Free First Year of College … Really

For the first time ever, any student anywhere can take top-quality courses online in every major freshman college subject, taught by professors from the most prestigious universities, that lead to full academic credit at 2,900 traditional colleges, such as Purdue, Penn State, Colorado State and the University of Wisconsin-Madison, all absolutely free.

There is no tuition cost. No text book cost. No administrative or connection fees. No taxpayer subsidy or federal Title IV funding required. And this is not a plan for the future, but a working reality available to students now, already built, entirely as a private 501(c)(3) philanthropy, at an exceptionally efficient price.

The charity that built the courses, over 40 in all, is called the Modern States Education Alliance. It has a bipartisan set of allies that include the nation’s largest public college systems, such as the State University of New York system and Texas State, which themselves serve over one million students and want to improve college access. Modern States is a new type of “on-ramp to college” for any hardworking person anywhere, and a way to cut the cost of traditional four-year college by many thousands of dollars and up to 25 percent.

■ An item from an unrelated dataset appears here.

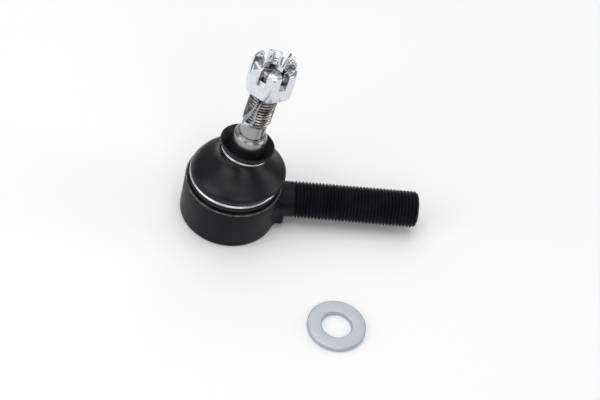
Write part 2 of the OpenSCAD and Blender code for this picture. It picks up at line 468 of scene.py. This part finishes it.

Now, anyone can go to ModernStates.org, the way they go to Netflix, and choose a college course the way they pick a Netflix movie. There is no charge for the course and no charge for the online textbook that comes with it. The student can watch the lectures at any time of the day or night, repeating any part of it as often as needed. When the student feels ready, they can take the CLEP exam (a well-established, credit-bearing test from the College Board, described below) almost anywhere at any time at one of the thousands of already existing test sites.

About 175,000 people took a CLEP exam last year, and – most importantly – a passing score on a CLEP exam (generally, 50 or above) will earn the test taker full course credit at 2,900 traditional universities when a student enters that school, just as if it were a transfer credit from community college. Each college explains in its admissions catalog which CLEP exam scores it will or won’t accept.